86. Later, counsel says that the local authority will produce an interim care plan for the adjourned hearing, and adds: -
"In relation to, bearing in mind your honour's comments, what they could accommodate eventually to get to placing (S) in a signed off placement with parent regulations, which is their problem." (Emphasis supplied)
87. In my judgment. what counsel was saying was plain enough. There was to be a further assessment of the mother. Depending on the outcome of that assessment it  might be possible to  re-unite mother and child eventually. If the judge was under the impression that the local authority was planning to reunite the mother and S  in prison, she was mistaken.

88. In my judgment, the matter is put beyond doubt when counsel  for the mother intervenes  to ask for clarification of what the local authority intends to do.  She wanted to know "whether they are proposing that the child is taken to the prison daily and also who is going to carry out the assessment". Counsel for the local authority replies that it is the social worker is to carry out the assessment, and that the local authority accepts no criticism of "actual social work assessments from this social worker or this team".

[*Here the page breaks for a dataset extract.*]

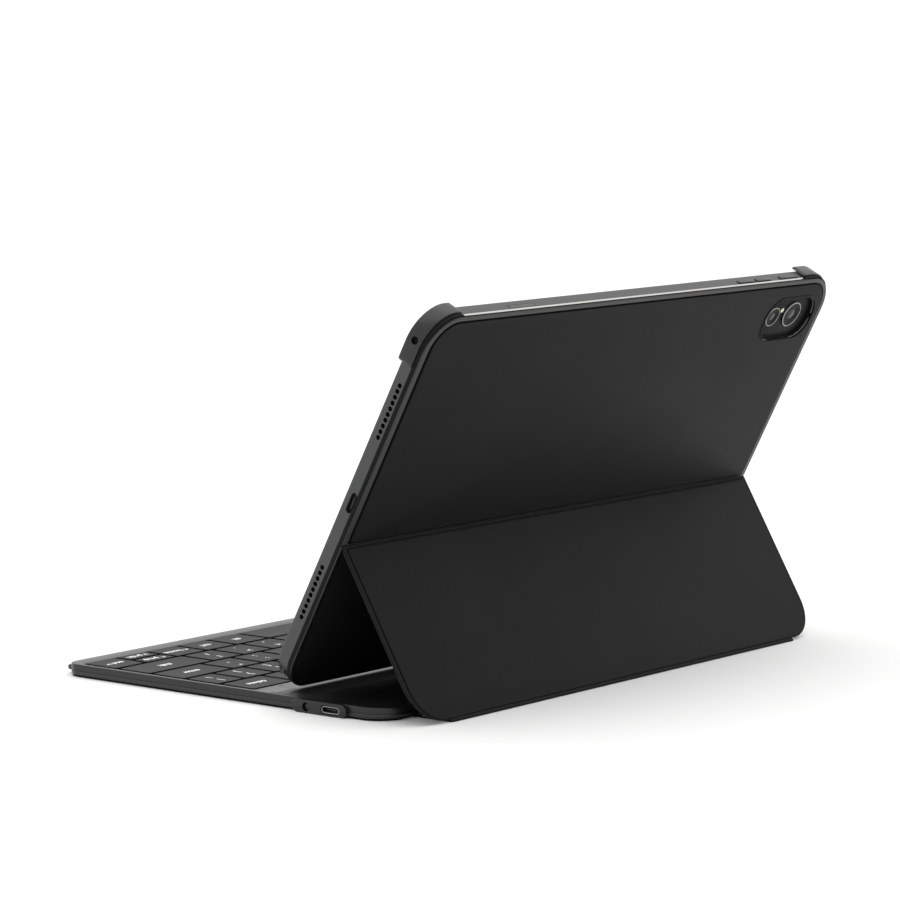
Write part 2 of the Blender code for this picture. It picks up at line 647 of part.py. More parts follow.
def clip_body(name, side, top_leg):
    """A corner clip: a hooked wall section carried round the tablet's top corner."""
    half, top = TABLET_WIDTH / 2, cover_length(TABLET_TOP)
    leg_low = cover_length(COVER_TOP - CLIP_SIDE_LEG)
    centre = (half - TABLET_CORNER, top - TABLET_CORNER)
    stations = [((half, leg_low), (1.0, 0.0))]
    for step in range(CLIP_STEPS + 1):
        turn = math.radians(90.0 * step / CLIP_STEPS)
        outward = (math.cos(turn), math.sin(turn))
        stations.append((
            (centre[0] + TABLET_CORNER * outward[0], centre[1] + TABLET_CORNER * outward[1]), outward,
        ))
    stations.append(((half - top_leg, top), (0.0, 1.0)))
    inner, outer = CLIP_CLEARANCE, CLIP_CLEARANCE + CLIP_WALL
    neck = min(CLIP_CLEARANCE + CLIP_NECK, SHELL_BORDER - LAYER_GAP)
    root = (SHELL_BACK + SHELL_FRONT) / 2
    section = [
        (inner, root), (neck, root), (neck, CLIP_BACK), (outer, CLIP_BACK),
        (outer, CLIP_FRONT - CLIP_NECK), (outer - CLIP_NECK, CLIP_FRONT), (inner, CLIP_FRONT),
    ]
    shape = bmesh.new()
    rings = []
    for (across, along), outward in stations:
        rings.append([
            shape.verts.new((
                side * (across + offset * outward[0]), along + offset * outward[1], depth,
            ))
            for offset, depth in section
        ])
    for first, second in zip(rings, rings[1:]):
        for index in range(len(section)):
            following = (index + 1) % len(section)
            shape.faces.new((first[index], first[following], second[following], second[index]))
    shape.faces.new(rings[0])
    shape.faces.new(reversed(rings[-1]))
    return finish_body(name, shape, cover_frame, None, (0.0, 0.0, 0.0))


def make_cover():
    window = prism("camera_window", camera_outline(0.0), -OVERSHOOT, TABLET_BACK, cover_frame)

    rim, near, far = cover_outline(0.0, 0.0), BOARD_INSET, BOARD_INSET + EMBOSS_RAMP
    edge = cover_outline(near, EMBOSS_TO_FOLD)
    step = cover_outline(far, EMBOSS_TO_FOLD + EMBOSS_RAMP / 2)
    skin = loft("cover_skin", [
        (step, LEATHER - EMBOSS_COVER), (edge, LEATHER), (rim, LEATHER),
        (rim, 0.0), (edge, 0.0), (step, -EMBOSS_COVER),
    ], cover_frame, leather)
    cut(skin, window)
    stiffener = prism(
        "cover_board", cover_outline(far + LAYER_GAP, BOARD_TO_FOLD),
        LEATHER - EMBOSS_COVER + LAYER_GAP, LEATHER, cover_frame, board,
    )
    cut(stiffener, window)

    trim_low, trim_high = -EMBOSS_COVER - LAYER_GAP, -EMBOSS_COVER - LAYER_GAP - TRIM_RISE
    trim = prism("camera_trim", camera_outline(TRIM_WIDTH), trim_high, trim_low, cover_frame, leather)
    cut(trim, window)

    shell = prism(
        "back_shell", shell_outline(SHELL_BORDER), SHELL_BACK, SHELL_FRONT, cover_frame, shell_plastic,
    )
    cut(shell, clip_body("clip_right", 1, CLIP_TOP_LEG_RIGHT), "UNION")
    cut(shell, clip_body("clip_left", -1, CLIP_TOP_LEG_LEFT), "UNION")
    cut(shell, window)
    hole_level = (CLIP_BACK + CLIP_FRONT) / 2 - MICROPHONE_LEVEL
    hole_at = (cover_length(TABLET_TOP - MICROPHONE_DROP), hole_level)
    cut(shell, prism(
        "microphone_hole", circle(hole_at, MICROPHONE_HOLE, SMALL_HOLE_SIDES),
        TABLET_WIDTH / 2 - OVERSHOOT, TABLET_WIDTH / 2 + 2 * OVERSHOOT, cover_frame,
        spin=SWEPT_ACROSS,
    ))
    liner = prism(
        "shell_liner", shell_outline(-LINER_INSET), LINER_BACK, LINER_BACK + LINER_THICKNESS,
        cover_frame, lining,
    )
    cut(liner, window)


# ---------------------------------------------------------------- tablet
def make_tablet():
    body_front = TABLET_FRONT - GLASS_THICKNESS - GLASS_GAP
    body = loft("tablet_body", [
        (shell_outline(-TABLET_CHAMFER), TABLET_BACK),
        (shell_outline(0.0), TABLET_BACK + TABLET_CHAMFER),
        (shell_outline(0.0), body_front - TABLET_CHAMFER / 2),
        (shell_outline(-TABLET_CHAMFER / 2), body_front),
    ], tablet_frame, aluminium)
    inside_low = TABLET_BACK + TABLET_BACK_WALL
    cut(body, prism(
        "tablet_hollow", shell_outline(-TABLET_WALL), inside_low, TABLET_FRONT, tablet_frame,
    ))
    prism(
        "tablet_core", shell_outline(-TABLET_WALL - FIT_GAP), inside_low + LAYER_GAP,
        body_front - LAYER_GAP, tablet_frame, laminate,
    )
    loft("tablet_glass", [
        (shell_outline(-GLASS_INSET), body_front + GLASS_GAP),
        (shell_outline(-GLASS_INSET), TABLET_FRONT - GLASS_INSET / 3),
        (shell_outline(-GLASS_INSET * 4 / 3), TABLET_FRONT),
    ], tablet_frame, glass)

    top = cover_length(TABLET_TOP)
    for name, (near, far) in EDGE_BUTTONS.items():
        middle, width = -TABLET_WIDTH / 2 + (near + far) / 2, far - near
        place = (middle, EDGE_BUTTON_DEPTH)
        cut(body, prism(
            name + "_recess", stadium(place, width, 2 * EDGE_BUTTON_HALF, FIT_GAP),
            top - EDGE_BUTTON_ROOT - 2 * FIT_GAP, top + OVERSHOOT, tablet_frame, spin=SWEPT_ALONG,
        ))
        prism(
            name, stadium(place, width, 2 * EDGE_BUTTON_HALF), top - EDGE_BUTTON_ROOT,
            top + EDGE_BUTTON_RISE, tablet_frame, aluminium, (middle, top, EDGE_BUTTON_DEPTH),
            SWEPT_ALONG,
        )
    tray_left = TABLET_WIDTH / 2 - CARD_TRAY_FROM_RIGHT[1]
    tray_width = CARD_TRAY_FROM_RIGHT[1] - CARD_TRAY_FROM_RIGHT[0]
    place = (tray_left + tray_width / 2, EDGE_BUTTON_DEPTH)
    cut(body, prism(
        "tray_recess", stadium(place, tray_width, 2 * EDGE_BUTTON_HALF, FIT_GAP / 3),
        top - EDGE_BUTTON_ROOT - FIT_GAP, top + OVERSHOOT, tablet_frame, spin=SWEPT_ALONG,
    ))
    prism(
        "card_tray", stadium(place, tray_width, 2 * EDGE_BUTTON_HALF), top - EDGE_BUTTON_ROOT,
        top + LAYER_GAP, tablet_frame, aluminium, spin=SWEPT_ALONG,
    )
    port_at = (cover_length(TABLET_BOTTOM + TABLET_PORT_RISE), TABLET_BACK + TABLET_PORT_LEVEL)
    cut(body, prism(
        "tablet_port", stadium(port_at, *TABLET_PORT_SIZE), TABLET_WIDTH / 2 - TABLET_PORT_DEPTH,
        TABLET_WIDTH / 2 + OVERSHOOT, tablet_frame, spin=SWEPT_ACROSS,
    ))
    make_camera()


def make_camera():
    """The camera plate and its two lenses, standing a little proud of the tablet's back."""
    plate_low = TABLET_BACK - LAYER_GAP
    plate_high = plate_low - PLATE_RISE
    prism(
        "camera_plate", camera_outline(-PLATE_MARGIN), plate_high, plate_low, tablet_frame, glass,
    )
    for name, offset, radius in (
        ("lens_large", LENS_LARGE_AT, LENS_LARGE), ("lens_small", LENS_SMALL_AT, LENS_SMALL),
    ):
        centre = (CAMERA_AT[0] + offset[0], CAMERA_AT[1] + offset[1])
        lens_low = plate_high - LAYER_GAP
        prism(
            name, circle(centre, radius, LENS_SIDES), lens_low - LENS_RISE, lens_low,
            tablet_frame, lens_glass, (*centre, lens_low),
        )


# ---------------------------------------------------------------- keys
# Rows run from the front to the rear.  Each entry is a node and the widths of its caps in key
# pitches, from the typist's left to the right; the first key of each row takes what is left over.
KEY_ROWS = [
    [
        ("key_control_left", [None]), ("key_function", [1.115]), ("key_option", [1.115]),
        ("key_command", [1.115]), ("key_space", [5.0]), ("key_alt", [1.1]),
        ("key_control_right", [1.0]), ("key_arrow_left", [1.0]), ("key_arrow_up", [1.0]),
        ("key_arrow_right", [1.0]),
    ],
    [("key_shift_left", [None]), ("key_lower_letters", [1.0] * 10), ("key_shift_right", [2.1])],
    [("key_caps_lock", [None]), ("key_home_letters", [1.0] * 11), ("key_enter", [1.61])],
    [
        ("key_tab", [None]), ("key_top_letters", [1.0] * 12), ("key_backslash", [0.88]),
    ],
    [
        ("key_escape", [None]), ("key_numbers", [1.0] * 12), ("key_backspace", [1.34]),
    ],
]


def key_loops(left, right, front, rear):
    """A keycap: upright sides and a narrow chamfer round its flat top."""
    def outline(inset):
        return rounded_rectangle(
            left + inset, right - inset, front + inset, rear - inset,
            KEY_CORNER - inset, KEY_CORNER - inset, KEY_CORNER_STEPS,
        )

    return [
        (outline(0.0), KEY_TOP - KEY_HEIGHT),
        (outline(0.0), KEY_TOP - KEY_CHAMFER),
        (outline(KEY_CHAMFER), KEY_TOP),
    ]


def make_key(name, caps):
    """One key, or a run of like keys joined by a thin web below their tops."""
    left, right = caps[0][0], caps[-1][1]
    front, rear = caps[0][2], caps[0][3]
    origin = ((left + right) / 2, (front + rear) / 2, KEY_TOP)
    key = loft(name, key_loops(*caps[0]), base_frame, key_plastic, origin)
    if len(caps) == 1:
        return
    joined = bmesh.new()
    joined.from_mesh(key.data)
    for cap in caps[1:]:
        one = loft("cap", key_loops(*cap), base_frame, key_plastic, origin)
        joined.from_mesh(one.data)
        bpy.data.objects.remove(one, do_unlink=True)
    joined.to_mesh(key.data)
    joined.free()
    middle, low = origin[1], KEY_TOP - KEY_HEIGHT + WEB_HEIGHT / 2
    web = box_outline(
        left + KEY_GAP, right - KEY_GAP, middle - WEB_WIDTH / 2, middle + WEB_WIDTH / 2,
    )
    cut(key, prism(name + "_web", web, low, low + WEB_HEIGHT, base_frame, key_plastic), "UNION")


def make_keys():
    margin = KEY_GAP / 2
    for row, entries in enumerate(KEY_ROWS):
        front = BAY_FRONT + row * ROW_PITCH + margin
        rear = front + ROW_PITCH - KEY_GAP
        stated = sum(width for _, widths in entries for width in widths if width is not None)
        left = -BAY_HALF
        for name, widths in entries:
            caps = []
            for width in widths:
                span = (ROW_UNITS - stated if width is None else width) * KEY_PITCH
                caps.append((left + margin, left + span - margin, front, rear))
                left += span
            if name == "key_arrow_up":
                near_side, far_side = caps[0][:2]
                half = (rear - front - KEY_GAP) / 2
                make_key("key_arrow_down", [(near_side, far_side, front, front + half)])
                make_key(name, [(near_side, far_side, rear - half, rear)])
            else:
                make_key(name, caps)


make_base()
make_spine()
make_kick()
make_cover()
make_tablet()
make_keys()
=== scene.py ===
"""A tablet keyboard case standing open, with a plain tablet seated in its back shell."""

import json
import math

import bpy
import numpy as np
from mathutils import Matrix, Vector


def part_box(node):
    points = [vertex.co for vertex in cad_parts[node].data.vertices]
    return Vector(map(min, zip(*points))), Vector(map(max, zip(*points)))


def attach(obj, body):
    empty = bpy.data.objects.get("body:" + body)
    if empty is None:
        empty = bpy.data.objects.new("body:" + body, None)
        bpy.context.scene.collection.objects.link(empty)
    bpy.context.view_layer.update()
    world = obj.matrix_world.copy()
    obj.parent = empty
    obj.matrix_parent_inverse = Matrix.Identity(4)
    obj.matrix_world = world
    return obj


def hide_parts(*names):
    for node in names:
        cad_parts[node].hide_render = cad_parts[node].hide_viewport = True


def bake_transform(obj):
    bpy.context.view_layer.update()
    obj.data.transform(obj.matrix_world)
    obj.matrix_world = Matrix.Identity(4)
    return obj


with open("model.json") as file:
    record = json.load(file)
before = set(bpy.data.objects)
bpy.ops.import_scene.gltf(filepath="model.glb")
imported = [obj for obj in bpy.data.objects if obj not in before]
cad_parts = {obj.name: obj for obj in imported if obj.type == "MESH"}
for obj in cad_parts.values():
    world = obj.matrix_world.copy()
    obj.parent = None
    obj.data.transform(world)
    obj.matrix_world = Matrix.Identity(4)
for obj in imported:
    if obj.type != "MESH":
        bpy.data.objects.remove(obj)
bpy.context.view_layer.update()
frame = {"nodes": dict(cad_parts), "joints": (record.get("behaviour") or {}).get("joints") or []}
MM = 0.001


# ======================================================================== studio
# A pale seamless floor under a large overhead softbox, with a dimmer wall of light beyond the
# keys, as a product table is lit.  The camera stands behind and to the right of the case.
def linear(code):
    """The linear colour of an sRGB hex code: each channel goes through the sRGB curve's inverse."""
    channels = np.array([int(code[i:i + 2], 16) for i in (1, 3, 5)]) / 255.0
    curve = np.where(channels <= 0.04045, channels / 12.92, ((channels + 0.055) / 1.055) ** 2.4)
    return (*curve.tolist(), 1.0)


def add_node(tree, kind, settings=None, links=None):
    """Adds one node.  A setting named like an input sets it, any other sets a property."""
    node = tree.nodes.new(kind)
    for key, value in (settings or {}).items():
        if isinstance(key, int) or key in node.inputs:
            node.inputs[key].default_value = value
        else:
            setattr(node, key, value)
    for key, socket in (links or {}).items():
        tree.links.new(socket, node.inputs[key])
    return node


def new_finish(name, colour, roughness, metallic=0.0, **sockets):
    """A Principled material with its constants on the shader's own sockets."""
    finish = bpy.data.materials.new(name)
    finish.use_nodes = True
    tree = finish.node_tree
    shader = tree.nodes["Principled BSDF"]
    shader.inputs["Base Color"].default_value = linear(colour)
    shader.inputs["Roughness"].default_value = roughness
    shader.inputs["Metallic"].default_value = metallic
    for key, value in sockets.items():
        shader.inputs[key.replace("_", " ")].default_value = value
    place = add_node(tree, "ShaderNodeTexCoord")
    return finish, tree, shader, place.outputs["Object"]


def grain(tree, shader, place, size, depth, strength=1.0):
    """Surface relief from noise whose features are `size` across and `depth` high."""
    noise = add_node(tree, "ShaderNodeTexNoise", {"Scale": 1.0 / size, "Detail": 3.0}, {
        "Vector": place,
    })
    bump = add_node(tree, "ShaderNodeBump", {"Strength": strength, "Distance": depth}, {
        "Height": noise.outputs["Fac"],
    })
    tree.links.new(bump.outputs["Normal"], shader.inputs["Normal"])


def tint(tree, shader, place, dark, light, size):
    """Base colour that wanders between two close colours over patches `size` across."""
    patches = add_node(tree, "ShaderNodeTexNoise", {"Scale": 1.0 / size, "Detail": 4.0}, {
        "Vector": place,
    })
    mix = add_node(tree, "ShaderNodeMix", {"data_type": "RGBA"})
    mix.inputs[6].default_value = linear(dark)
    mix.inputs[7].default_value = linear(light)
    tree.links.new(patches.outputs["Fac"], mix.inputs[0])
    tree.links.new(mix.outputs[2], shader.inputs["Base Color"])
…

89. Although counsel for the local authority goes on to say "… it will be the position of the local authority to put a proposal forward which finds acceptance from everybody" it is plain to me that the judge is mistaken in her belief that the local authority had given the plain impression that it was planning to re-unite mother and baby pending the determination of the care proceedings.  Such a plan was not only not  within the local authority's power; it was not what counsel was proposing.

90. It was for these reasons that we did not hear argument on this part of the appeal, which in any event seemed to us peripheral to the main issue.

91. For all these reasons, I would allow the appeal and set aside the judge's findings.